Problem details
Repeat the listing in full, word for word.

Given material
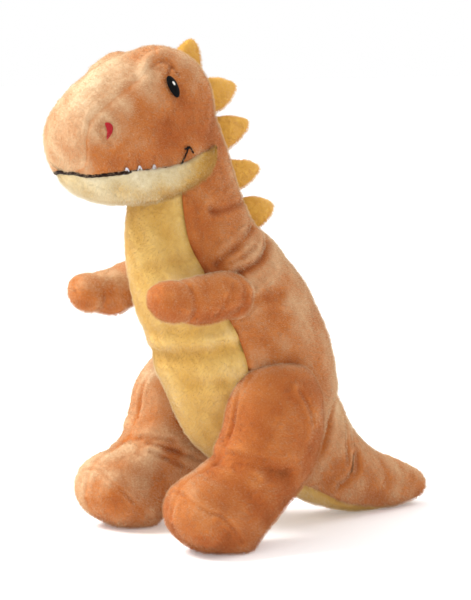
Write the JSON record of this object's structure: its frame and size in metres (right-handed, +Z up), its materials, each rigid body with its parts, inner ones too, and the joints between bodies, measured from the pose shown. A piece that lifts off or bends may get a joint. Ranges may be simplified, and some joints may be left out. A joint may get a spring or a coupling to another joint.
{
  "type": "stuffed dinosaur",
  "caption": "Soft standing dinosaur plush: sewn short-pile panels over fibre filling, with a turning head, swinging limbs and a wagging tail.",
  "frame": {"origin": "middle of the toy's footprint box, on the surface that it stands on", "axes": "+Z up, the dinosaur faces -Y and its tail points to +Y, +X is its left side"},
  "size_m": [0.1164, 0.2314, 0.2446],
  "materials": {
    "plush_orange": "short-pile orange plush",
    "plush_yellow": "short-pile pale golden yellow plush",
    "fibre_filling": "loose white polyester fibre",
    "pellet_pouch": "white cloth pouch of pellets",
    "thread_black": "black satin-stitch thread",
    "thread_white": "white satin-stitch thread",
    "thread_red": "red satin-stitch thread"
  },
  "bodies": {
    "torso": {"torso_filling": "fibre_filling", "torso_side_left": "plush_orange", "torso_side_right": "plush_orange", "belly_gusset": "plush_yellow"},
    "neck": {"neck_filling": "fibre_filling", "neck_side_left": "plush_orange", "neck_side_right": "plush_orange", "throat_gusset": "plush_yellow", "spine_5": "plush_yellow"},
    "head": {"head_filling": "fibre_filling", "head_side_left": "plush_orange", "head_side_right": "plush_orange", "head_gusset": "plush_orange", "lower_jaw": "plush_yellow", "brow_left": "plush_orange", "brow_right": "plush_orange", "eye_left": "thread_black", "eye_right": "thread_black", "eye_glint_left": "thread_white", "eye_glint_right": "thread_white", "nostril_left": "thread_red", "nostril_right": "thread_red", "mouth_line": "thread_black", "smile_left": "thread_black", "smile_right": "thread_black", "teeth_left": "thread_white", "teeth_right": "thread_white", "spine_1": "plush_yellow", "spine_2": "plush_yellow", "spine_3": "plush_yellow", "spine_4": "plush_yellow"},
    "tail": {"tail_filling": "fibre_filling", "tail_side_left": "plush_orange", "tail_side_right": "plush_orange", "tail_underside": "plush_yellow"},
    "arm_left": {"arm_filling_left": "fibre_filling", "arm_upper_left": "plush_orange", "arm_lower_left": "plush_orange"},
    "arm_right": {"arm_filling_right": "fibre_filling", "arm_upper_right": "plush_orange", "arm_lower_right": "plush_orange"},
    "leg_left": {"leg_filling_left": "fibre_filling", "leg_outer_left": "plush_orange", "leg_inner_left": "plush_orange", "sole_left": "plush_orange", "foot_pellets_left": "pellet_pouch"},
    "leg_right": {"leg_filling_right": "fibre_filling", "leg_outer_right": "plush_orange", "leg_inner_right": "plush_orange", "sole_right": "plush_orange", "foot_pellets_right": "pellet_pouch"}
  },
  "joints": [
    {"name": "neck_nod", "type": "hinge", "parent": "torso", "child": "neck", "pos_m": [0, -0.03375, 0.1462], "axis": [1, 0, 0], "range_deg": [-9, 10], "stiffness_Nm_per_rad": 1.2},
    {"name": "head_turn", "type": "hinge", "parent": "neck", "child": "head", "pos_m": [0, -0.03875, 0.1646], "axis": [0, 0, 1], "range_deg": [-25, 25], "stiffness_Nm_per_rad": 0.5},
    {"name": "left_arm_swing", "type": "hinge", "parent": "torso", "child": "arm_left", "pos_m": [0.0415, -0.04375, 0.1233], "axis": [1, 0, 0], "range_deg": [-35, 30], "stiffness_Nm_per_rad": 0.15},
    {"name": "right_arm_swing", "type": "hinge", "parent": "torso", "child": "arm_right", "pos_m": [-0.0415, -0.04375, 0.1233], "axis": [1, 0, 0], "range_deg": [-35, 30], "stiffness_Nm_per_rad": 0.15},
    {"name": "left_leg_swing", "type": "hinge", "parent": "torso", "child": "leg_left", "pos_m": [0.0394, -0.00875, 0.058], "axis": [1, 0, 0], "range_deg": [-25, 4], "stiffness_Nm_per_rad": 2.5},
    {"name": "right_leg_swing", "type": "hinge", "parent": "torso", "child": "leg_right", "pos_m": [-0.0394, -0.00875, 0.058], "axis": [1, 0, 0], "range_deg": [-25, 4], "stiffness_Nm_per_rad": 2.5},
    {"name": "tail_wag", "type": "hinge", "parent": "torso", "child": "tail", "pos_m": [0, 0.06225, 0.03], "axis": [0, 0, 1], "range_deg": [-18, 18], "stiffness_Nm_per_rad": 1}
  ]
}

The output
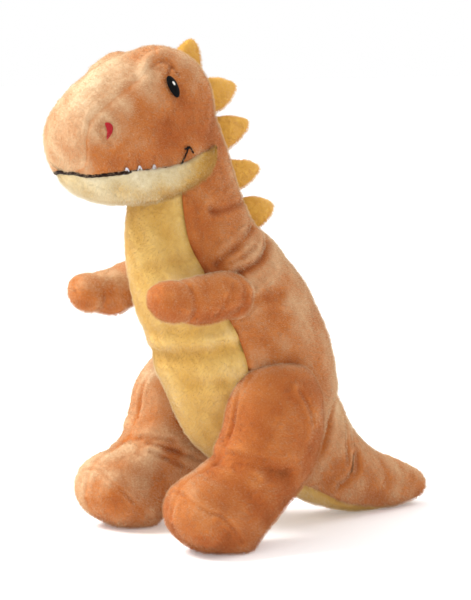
Write the JSON record of this object's structure: its frame and size in metres (right-handed, +Z up), its materials, each rigid body with its parts, inner ones too, and the joints between bodies, measured from the pose shown. A piece that lifts off or bends may get a joint. Ranges may be simplified, and some joints may be left out. A joint may get a spring or a coupling to another joint.
{
  "type": "stuffed dinosaur",
  "caption": "Soft standing dinosaur plush: sewn short-pile panels over fibre filling, with a turning head, swinging limbs and a wagging tail.",
  "frame": {"origin": "middle of the toy's footprint box, on the surface that it stands on", "axes": "+Z up, the dinosaur faces -Y and its tail points to +Y, +X is its left side"},
  "size_m": [0.1164, 0.2314, 0.2446],
  "materials": {
    "plush_orange": "short-pile orange plush",
    "plush_yellow": "short-pile pale golden yellow plush",
    "fibre_filling": "loose white polyester fibre",
    "pellet_pouch": "white cloth pouch of pellets",
    "thread_black": "black satin-stitch thread",
    "thread_white": "white satin-stitch thread",
    "thread_red": "red satin-stitch thread"
  },
  "bodies": {
    "torso": {"torso_filling": "fibre_filling", "torso_side_left": "plush_orange", "torso_side_right": "plush_orange", "belly_gusset": "plush_yellow"},
    "neck": {"neck_filling": "fibre_filling", "neck_side_left": "plush_orange", "neck_side_right": "plush_orange", "throat_gusset": "plush_yellow", "spine_5": "plush_yellow"},
    "head": {"head_filling": "fibre_filling", "head_side_left": "plush_orange", "head_side_right": "plush_orange", "head_gusset": "plush_orange", "lower_jaw": "plush_yellow", "brow_left": "plush_orange", "brow_right": "plush_orange", "eye_left": "thread_black", "eye_right": "thread_black", "eye_glint_left": "thread_white", "eye_glint_right": "thread_white", "nostril_left": "thread_red", "nostril_right": "thread_red", "mouth_line": "thread_black", "smile_left": "thread_black", "smile_right": "thread_black", "teeth_left": "thread_white", "teeth_right": "thread_white", "spine_1": "plush_yellow", "spine_2": "plush_yellow", "spine_3": "plush_yellow", "spine_4": "plush_yellow"},
    "tail": {"tail_filling": "fibre_filling", "tail_side_left": "plush_orange", "tail_side_right": "plush_orange", "tail_underside": "plush_yellow"},
    "arm_left": {"arm_filling_left": "fibre_filling", "arm_upper_left": "plush_orange", "arm_lower_left": "plush_orange"},
    "arm_right": {"arm_filling_right": "fibre_filling", "arm_upper_right": "plush_orange", "arm_lower_right": "plush_orange"},
    "leg_left": {"leg_filling_left": "fibre_filling", "leg_outer_left": "plush_orange", "leg_inner_left": "plush_orange", "sole_left": "plush_orange", "foot_pellets_left": "pellet_pouch"},
    "leg_right": {"leg_filling_right": "fibre_filling", "leg_outer_right": "plush_orange", "leg_inner_right": "plush_orange", "sole_right": "plush_orange", "foot_pellets_right": "pellet_pouch"}
  },
  "joints": [
    {"name": "neck_nod", "type": "hinge", "parent": "torso", "child": "neck", "pos_m": [0, -0.03375, 0.1462], "axis": [1, 0, 0], "range_deg": [-9, 10], "stiffness_Nm_per_rad": 1.2},
    {"name": "head_turn", "type": "hinge", "parent": "neck", "child": "head", "pos_m": [0, -0.03875, 0.1646], "axis": [0, 0, 1], "range_deg": [-25, 25], "stiffness_Nm_per_rad": 0.5},
    {"name": "left_arm_swing", "type": "hinge", "parent": "torso", "child": "arm_left", "pos_m": [0.0415, -0.04375, 0.1233], "axis": [1, 0, 0], "range_deg": [-35, 30], "stiffness_Nm_per_rad": 0.15},
    {"name": "right_arm_swing", "type": "hinge", "parent": "torso", "child": "arm_right", "pos_m": [-0.0415, -0.04375, 0.1233], "axis": [1, 0, 0], "range_deg": [-35, 30], "stiffness_Nm_per_rad": 0.15},
    {"name": "left_leg_swing", "type": "hinge", "parent": "torso", "child": "leg_left", "pos_m": [0.0394, -0.00875, 0.058], "axis": [1, 0, 0], "range_deg": [-25, 4], "stiffness_Nm_per_rad": 2.5},
    {"name": "right_leg_swing", "type": "hinge", "parent": "torso", "child": "leg_right", "pos_m": [-0.0394, -0.00875, 0.058], "axis": [1, 0, 0], "range_deg": [-25, 4], "stiffness_Nm_per_rad": 2.5},
    {"name": "tail_wag", "type": "hinge", "parent": "torso", "child": "tail", "pos_m": [0, 0.06225, 0.03], "axis": [0, 0, 1], "range_deg": [-18, 18], "stiffness_Nm_per_rad": 1}
  ]
}